*STATED PROBLEM*:
Find the line containing "874 of part.py on. More parts follow." and copy it exactly, along with every line after it up to and including the line containing "return FreeCAD.Vector(coil *". Copy nothing else.

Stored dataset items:
————
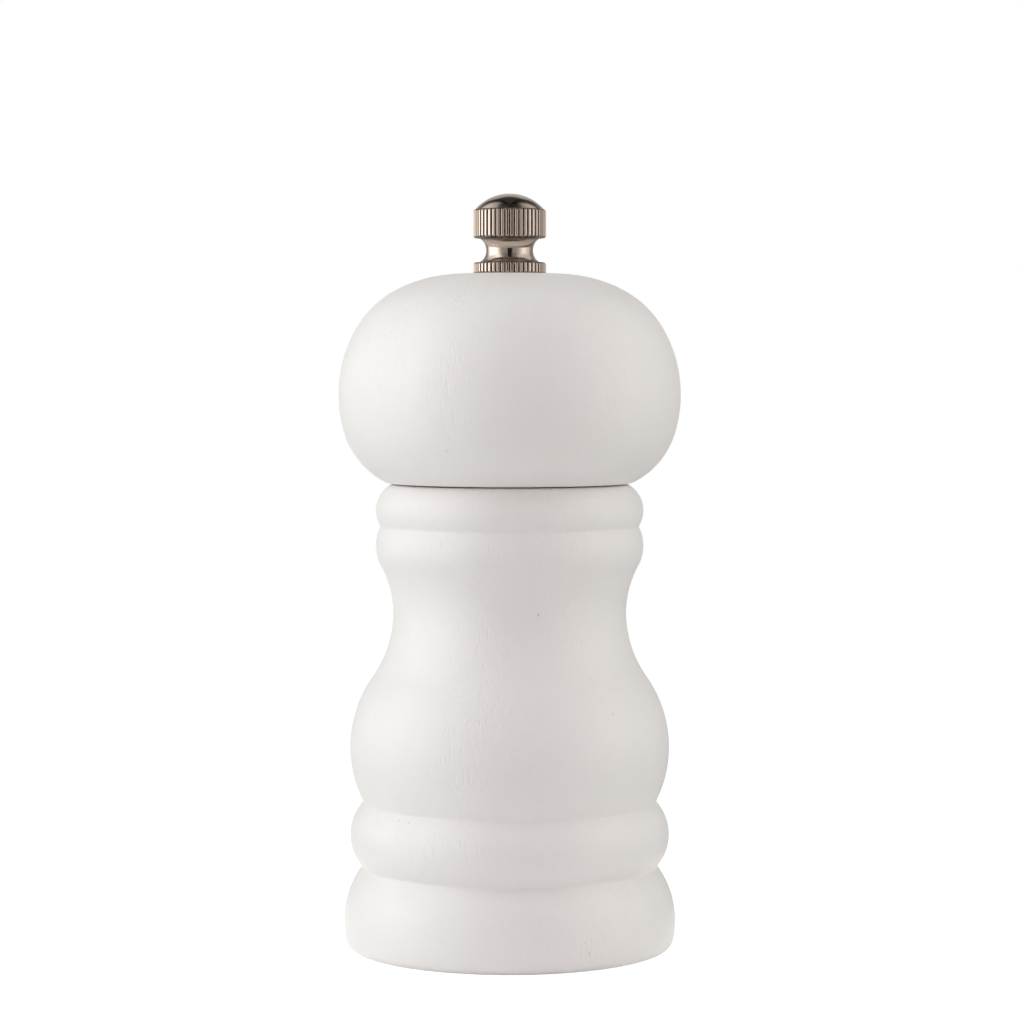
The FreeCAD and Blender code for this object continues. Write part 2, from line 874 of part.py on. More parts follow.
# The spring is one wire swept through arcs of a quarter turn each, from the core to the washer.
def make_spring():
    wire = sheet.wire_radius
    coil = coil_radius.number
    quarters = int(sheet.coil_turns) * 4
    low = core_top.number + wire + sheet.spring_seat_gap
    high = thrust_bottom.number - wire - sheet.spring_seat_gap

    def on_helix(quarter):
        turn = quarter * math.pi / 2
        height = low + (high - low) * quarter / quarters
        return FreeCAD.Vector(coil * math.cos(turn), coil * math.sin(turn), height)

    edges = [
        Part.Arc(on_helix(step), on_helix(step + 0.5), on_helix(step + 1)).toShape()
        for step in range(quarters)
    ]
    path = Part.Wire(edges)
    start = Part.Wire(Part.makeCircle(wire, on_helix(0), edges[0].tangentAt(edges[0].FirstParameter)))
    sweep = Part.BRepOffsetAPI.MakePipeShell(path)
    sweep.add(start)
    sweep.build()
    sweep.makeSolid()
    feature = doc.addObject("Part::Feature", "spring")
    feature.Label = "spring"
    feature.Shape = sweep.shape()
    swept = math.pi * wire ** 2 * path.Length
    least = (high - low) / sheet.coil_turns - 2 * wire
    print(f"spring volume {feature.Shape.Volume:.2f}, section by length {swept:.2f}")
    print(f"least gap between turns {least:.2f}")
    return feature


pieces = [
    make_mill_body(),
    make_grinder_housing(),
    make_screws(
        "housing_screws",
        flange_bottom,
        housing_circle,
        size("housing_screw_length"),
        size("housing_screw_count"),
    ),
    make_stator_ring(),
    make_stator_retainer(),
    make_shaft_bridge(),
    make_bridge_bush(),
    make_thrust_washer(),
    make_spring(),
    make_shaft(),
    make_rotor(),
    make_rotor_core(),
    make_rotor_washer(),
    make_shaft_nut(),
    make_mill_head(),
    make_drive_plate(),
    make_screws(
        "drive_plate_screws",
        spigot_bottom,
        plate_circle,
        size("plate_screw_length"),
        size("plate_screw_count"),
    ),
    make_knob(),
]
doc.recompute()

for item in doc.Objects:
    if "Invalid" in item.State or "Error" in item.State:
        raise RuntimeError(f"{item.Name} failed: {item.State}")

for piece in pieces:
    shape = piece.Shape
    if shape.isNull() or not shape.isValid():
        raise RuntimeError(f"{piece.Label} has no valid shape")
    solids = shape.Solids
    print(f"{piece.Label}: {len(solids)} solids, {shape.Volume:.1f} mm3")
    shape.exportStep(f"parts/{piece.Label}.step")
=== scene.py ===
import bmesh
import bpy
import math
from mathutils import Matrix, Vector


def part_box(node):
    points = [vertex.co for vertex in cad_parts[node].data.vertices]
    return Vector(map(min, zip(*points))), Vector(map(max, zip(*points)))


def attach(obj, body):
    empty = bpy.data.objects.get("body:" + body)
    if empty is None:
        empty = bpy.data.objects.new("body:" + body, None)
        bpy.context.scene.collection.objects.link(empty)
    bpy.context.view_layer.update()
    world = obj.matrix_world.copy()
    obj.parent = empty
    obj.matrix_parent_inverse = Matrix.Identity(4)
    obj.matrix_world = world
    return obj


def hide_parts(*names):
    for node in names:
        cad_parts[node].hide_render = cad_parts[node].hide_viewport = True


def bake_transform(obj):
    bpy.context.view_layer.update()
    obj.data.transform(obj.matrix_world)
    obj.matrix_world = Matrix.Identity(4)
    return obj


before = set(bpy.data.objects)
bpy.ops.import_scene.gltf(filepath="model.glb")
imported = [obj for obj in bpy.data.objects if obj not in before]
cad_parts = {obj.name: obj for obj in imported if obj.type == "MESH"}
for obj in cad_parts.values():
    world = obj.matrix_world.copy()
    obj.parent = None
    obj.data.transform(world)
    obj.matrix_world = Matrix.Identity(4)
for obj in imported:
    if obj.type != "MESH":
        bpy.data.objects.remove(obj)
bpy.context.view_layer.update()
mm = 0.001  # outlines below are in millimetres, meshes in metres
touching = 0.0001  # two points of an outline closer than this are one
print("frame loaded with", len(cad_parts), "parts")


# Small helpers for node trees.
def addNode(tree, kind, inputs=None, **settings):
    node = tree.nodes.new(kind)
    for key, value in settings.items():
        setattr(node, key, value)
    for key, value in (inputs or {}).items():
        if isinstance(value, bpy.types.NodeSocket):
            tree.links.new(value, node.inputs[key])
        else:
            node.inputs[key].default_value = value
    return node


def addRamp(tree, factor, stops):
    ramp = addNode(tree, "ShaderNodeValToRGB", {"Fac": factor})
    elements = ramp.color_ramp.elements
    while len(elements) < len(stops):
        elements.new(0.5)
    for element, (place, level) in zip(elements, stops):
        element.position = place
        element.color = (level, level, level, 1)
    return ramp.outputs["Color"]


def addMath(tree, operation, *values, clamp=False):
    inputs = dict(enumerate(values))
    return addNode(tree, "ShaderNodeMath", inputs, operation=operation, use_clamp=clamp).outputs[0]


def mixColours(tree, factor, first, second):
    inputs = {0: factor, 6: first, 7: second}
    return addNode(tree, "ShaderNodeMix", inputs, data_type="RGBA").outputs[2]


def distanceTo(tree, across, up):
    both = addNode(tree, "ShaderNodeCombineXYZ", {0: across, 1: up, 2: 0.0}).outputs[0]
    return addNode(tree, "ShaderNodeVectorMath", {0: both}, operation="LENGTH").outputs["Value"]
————
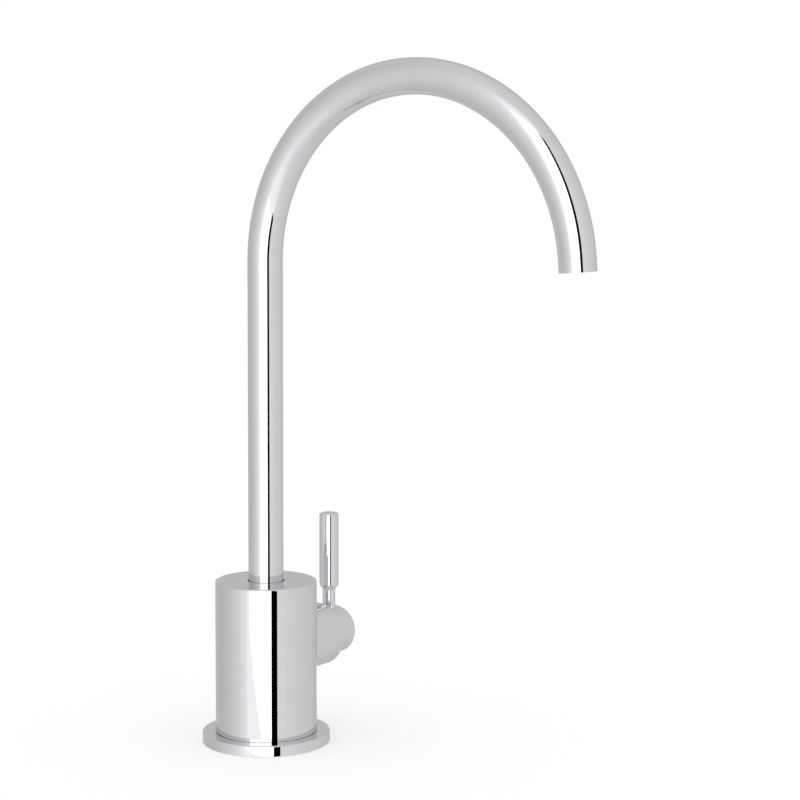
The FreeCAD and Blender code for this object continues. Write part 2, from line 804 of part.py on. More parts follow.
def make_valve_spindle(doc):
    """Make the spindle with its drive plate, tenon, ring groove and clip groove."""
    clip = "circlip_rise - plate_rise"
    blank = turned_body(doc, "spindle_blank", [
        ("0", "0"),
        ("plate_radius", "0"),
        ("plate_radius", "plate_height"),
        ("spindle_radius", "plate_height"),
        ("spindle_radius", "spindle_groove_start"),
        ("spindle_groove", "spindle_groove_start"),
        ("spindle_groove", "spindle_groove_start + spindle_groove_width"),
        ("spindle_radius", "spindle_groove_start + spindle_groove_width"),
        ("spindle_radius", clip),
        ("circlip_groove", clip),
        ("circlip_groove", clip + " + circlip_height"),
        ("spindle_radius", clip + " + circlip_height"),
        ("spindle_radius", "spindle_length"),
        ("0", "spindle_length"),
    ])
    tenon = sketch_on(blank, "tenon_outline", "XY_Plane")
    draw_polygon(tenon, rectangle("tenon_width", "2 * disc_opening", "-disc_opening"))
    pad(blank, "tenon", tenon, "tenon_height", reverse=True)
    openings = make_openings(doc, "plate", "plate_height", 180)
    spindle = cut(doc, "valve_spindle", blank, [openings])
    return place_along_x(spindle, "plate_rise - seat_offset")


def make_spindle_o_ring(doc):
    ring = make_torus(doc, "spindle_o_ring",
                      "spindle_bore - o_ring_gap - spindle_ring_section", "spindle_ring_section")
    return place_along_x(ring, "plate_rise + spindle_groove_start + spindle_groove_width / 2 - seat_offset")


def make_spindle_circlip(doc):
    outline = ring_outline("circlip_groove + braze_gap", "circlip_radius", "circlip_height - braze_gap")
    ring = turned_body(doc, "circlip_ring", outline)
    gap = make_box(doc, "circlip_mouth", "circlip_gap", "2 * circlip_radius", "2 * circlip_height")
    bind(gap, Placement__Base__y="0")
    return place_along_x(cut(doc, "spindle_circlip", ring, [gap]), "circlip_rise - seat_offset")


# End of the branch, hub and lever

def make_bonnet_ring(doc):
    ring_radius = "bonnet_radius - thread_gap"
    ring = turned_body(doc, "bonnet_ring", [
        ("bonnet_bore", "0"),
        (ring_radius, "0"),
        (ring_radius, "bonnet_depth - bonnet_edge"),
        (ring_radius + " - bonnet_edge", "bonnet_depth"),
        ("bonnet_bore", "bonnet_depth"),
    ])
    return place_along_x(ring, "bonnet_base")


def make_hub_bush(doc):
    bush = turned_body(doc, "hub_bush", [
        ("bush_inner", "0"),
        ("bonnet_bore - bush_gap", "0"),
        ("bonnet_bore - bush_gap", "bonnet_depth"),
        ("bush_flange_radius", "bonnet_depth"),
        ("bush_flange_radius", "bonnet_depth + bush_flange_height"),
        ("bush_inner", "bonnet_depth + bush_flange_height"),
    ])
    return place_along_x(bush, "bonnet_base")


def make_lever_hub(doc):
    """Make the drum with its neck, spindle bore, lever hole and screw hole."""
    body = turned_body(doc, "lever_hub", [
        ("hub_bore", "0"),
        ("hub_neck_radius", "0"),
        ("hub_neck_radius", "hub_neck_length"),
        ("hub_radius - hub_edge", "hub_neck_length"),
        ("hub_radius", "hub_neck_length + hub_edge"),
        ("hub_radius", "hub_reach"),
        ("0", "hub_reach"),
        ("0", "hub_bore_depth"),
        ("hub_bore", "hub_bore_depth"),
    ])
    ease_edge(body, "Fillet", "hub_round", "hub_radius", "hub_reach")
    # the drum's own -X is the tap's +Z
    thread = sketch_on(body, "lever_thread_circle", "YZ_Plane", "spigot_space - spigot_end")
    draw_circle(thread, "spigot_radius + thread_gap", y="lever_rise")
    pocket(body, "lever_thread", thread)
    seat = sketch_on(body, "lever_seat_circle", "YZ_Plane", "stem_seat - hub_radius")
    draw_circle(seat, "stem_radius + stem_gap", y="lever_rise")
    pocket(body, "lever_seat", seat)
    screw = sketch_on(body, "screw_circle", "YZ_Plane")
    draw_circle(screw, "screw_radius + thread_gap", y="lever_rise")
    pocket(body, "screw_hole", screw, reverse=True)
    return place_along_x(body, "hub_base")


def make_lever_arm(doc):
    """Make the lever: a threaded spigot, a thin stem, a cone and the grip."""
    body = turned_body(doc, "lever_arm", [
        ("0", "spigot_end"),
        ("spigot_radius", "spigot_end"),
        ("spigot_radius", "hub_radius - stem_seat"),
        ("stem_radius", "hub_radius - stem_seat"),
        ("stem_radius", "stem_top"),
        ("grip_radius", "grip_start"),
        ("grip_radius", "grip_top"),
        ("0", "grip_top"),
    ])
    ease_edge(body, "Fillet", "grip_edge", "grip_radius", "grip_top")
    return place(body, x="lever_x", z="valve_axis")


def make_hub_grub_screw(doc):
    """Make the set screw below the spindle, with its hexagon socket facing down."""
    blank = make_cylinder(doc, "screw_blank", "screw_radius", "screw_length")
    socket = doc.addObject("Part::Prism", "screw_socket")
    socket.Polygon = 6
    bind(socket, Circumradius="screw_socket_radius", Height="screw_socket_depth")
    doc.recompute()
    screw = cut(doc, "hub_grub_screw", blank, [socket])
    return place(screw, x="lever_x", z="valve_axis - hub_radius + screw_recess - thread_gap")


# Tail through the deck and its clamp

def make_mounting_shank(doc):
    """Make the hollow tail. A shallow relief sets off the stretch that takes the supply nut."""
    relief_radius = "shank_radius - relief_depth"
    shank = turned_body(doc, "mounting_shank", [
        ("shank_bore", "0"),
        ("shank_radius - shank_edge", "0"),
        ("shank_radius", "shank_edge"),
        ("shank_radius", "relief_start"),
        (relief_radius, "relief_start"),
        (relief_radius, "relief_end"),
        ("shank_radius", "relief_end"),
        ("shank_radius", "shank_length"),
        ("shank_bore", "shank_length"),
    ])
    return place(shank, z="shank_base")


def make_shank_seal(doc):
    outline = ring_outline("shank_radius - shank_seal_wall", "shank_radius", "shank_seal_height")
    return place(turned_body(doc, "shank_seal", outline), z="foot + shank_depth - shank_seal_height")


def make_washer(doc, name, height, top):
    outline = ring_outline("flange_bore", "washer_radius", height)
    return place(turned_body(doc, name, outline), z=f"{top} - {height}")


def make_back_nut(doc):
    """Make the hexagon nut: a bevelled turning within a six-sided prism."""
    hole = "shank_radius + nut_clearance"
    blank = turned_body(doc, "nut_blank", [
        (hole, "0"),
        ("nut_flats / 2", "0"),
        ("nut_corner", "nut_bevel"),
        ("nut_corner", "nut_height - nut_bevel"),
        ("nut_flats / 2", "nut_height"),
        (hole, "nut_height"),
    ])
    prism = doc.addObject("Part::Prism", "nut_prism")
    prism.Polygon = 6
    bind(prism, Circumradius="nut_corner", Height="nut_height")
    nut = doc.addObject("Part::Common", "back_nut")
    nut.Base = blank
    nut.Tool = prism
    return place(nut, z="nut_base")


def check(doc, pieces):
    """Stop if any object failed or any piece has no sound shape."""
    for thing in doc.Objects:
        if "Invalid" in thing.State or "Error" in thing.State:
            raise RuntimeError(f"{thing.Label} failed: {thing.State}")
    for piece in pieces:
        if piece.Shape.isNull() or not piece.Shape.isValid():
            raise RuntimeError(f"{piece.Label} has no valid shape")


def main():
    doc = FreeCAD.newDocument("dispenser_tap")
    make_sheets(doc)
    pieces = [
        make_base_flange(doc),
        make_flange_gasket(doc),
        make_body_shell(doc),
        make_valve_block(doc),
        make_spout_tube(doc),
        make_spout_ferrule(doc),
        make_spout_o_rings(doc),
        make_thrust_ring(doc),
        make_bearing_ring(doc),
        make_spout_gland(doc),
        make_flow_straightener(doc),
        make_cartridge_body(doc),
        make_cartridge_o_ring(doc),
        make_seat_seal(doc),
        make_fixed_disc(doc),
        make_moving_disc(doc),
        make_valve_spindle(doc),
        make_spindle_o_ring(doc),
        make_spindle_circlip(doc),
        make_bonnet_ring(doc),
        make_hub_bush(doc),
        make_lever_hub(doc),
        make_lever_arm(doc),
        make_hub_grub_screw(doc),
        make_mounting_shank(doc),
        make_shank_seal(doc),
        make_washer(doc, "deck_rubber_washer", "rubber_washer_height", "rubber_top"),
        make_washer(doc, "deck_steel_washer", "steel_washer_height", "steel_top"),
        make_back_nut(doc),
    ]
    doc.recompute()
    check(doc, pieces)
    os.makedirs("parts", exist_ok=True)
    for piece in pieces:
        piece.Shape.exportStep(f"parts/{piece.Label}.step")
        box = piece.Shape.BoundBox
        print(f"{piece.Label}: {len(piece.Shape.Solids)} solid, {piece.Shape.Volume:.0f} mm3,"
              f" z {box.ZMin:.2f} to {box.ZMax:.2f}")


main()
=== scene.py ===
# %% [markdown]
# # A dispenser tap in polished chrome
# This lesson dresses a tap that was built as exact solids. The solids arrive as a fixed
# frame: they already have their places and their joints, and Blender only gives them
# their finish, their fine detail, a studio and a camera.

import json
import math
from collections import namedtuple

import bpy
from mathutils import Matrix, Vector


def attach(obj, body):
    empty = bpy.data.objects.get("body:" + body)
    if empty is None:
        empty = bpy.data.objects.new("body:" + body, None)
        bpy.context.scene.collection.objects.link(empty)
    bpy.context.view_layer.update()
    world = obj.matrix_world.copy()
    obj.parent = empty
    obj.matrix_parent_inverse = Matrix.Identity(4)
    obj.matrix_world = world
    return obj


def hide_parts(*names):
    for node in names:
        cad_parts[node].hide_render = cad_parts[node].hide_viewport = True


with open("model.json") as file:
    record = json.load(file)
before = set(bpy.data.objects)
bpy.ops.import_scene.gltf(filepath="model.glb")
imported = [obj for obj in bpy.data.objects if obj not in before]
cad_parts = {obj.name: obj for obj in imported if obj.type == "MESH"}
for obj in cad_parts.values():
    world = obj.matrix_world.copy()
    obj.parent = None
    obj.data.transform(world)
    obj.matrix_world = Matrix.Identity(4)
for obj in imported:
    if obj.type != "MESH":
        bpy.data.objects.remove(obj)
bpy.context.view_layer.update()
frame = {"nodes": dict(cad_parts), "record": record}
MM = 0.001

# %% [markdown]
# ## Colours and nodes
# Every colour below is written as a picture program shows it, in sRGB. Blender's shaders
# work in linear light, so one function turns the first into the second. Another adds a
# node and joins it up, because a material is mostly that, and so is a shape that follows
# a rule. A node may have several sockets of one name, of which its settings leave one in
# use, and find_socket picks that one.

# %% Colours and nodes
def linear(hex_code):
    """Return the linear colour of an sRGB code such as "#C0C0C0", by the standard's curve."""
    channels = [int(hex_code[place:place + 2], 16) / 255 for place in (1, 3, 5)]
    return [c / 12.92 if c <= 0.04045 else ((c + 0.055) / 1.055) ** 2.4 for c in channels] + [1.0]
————
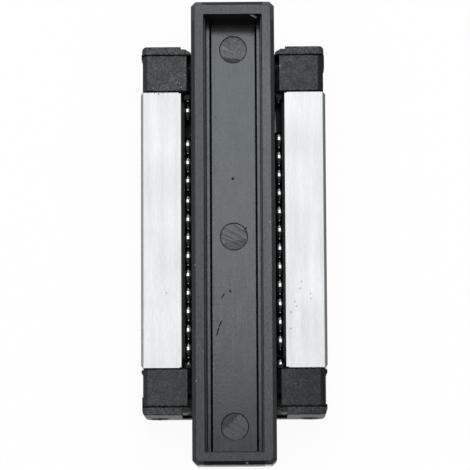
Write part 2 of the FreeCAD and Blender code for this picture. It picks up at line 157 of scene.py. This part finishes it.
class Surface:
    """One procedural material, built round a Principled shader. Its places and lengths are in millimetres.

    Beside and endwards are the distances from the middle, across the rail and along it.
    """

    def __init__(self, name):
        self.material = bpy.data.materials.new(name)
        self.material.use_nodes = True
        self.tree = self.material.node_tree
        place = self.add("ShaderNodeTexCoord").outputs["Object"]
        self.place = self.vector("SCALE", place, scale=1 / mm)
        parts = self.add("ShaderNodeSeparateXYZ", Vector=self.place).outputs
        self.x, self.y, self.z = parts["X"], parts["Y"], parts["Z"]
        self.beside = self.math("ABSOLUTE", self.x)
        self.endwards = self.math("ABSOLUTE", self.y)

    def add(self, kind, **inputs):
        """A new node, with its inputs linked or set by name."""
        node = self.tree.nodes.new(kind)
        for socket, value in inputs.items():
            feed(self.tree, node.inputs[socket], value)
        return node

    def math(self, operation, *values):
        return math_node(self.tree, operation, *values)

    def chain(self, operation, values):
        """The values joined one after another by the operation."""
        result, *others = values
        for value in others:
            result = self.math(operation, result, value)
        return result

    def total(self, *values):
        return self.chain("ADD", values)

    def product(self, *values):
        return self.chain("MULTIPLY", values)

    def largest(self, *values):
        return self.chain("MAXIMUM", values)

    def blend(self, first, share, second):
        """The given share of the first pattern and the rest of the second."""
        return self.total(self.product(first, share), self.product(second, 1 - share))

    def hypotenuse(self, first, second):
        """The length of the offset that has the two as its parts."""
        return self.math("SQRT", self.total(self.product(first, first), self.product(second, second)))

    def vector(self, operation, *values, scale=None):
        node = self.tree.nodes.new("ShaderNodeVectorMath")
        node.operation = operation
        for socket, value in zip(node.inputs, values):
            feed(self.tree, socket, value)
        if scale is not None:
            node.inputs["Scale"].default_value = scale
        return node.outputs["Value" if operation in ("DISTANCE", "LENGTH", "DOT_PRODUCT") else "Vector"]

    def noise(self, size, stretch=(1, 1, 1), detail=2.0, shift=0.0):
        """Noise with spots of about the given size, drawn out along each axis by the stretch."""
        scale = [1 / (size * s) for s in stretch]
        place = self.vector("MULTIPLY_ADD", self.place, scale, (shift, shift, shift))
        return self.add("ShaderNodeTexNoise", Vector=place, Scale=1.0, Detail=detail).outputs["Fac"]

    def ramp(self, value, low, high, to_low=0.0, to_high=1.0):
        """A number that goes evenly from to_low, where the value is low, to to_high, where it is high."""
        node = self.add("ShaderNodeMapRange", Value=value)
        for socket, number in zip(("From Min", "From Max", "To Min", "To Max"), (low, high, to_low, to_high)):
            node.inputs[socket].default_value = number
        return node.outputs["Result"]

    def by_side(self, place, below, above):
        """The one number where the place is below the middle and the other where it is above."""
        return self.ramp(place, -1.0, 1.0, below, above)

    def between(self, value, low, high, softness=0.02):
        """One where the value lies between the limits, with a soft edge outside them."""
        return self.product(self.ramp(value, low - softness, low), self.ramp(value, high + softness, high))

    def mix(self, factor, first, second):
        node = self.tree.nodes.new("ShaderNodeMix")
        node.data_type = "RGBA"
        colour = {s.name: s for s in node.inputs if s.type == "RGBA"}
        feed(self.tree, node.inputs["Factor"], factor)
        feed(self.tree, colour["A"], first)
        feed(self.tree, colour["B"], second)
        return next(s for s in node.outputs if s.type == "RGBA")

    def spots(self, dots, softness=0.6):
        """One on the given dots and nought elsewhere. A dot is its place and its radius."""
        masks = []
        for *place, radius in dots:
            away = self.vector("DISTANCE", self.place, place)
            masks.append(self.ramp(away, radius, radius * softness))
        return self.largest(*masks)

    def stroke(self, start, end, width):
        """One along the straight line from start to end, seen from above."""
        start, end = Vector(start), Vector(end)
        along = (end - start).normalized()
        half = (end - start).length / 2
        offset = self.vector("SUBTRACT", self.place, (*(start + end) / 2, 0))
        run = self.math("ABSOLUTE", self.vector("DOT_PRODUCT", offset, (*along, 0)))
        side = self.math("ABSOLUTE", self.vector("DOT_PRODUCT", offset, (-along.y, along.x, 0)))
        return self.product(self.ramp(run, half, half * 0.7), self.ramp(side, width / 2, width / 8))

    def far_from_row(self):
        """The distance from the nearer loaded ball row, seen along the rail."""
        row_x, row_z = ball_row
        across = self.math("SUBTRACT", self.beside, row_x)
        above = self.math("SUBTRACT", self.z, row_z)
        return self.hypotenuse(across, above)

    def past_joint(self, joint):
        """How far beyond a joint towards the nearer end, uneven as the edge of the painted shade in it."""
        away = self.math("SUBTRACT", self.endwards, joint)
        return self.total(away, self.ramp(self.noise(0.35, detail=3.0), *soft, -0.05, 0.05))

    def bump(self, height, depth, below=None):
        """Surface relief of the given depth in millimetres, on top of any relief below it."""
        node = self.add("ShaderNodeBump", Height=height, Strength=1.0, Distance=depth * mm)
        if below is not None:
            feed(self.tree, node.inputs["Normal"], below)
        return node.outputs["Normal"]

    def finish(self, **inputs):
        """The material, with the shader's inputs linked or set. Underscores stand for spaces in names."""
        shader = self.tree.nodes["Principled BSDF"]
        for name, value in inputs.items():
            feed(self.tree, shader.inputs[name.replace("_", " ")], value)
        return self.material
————
*RESULT FOR THIS TASK*:
The FreeCAD and Blender code for this object continues. Write part 2, from line 874 of part.py on. More parts follow.
# The spring is one wire swept through arcs of a quarter turn each, from the core to the washer.
def make_spring():
    wire = sheet.wire_radius
    coil = coil_radius.number
    quarters = int(sheet.coil_turns) * 4
    low = core_top.number + wire + sheet.spring_seat_gap
    high = thrust_bottom.number - wire - sheet.spring_seat_gap

    def on_helix(quarter):
        turn = quarter * math.pi / 2
        height = low + (high - low) * quarter / quarters
        return FreeCAD.Vector(coil * math.cos(turn), coil * math.sin(turn), height)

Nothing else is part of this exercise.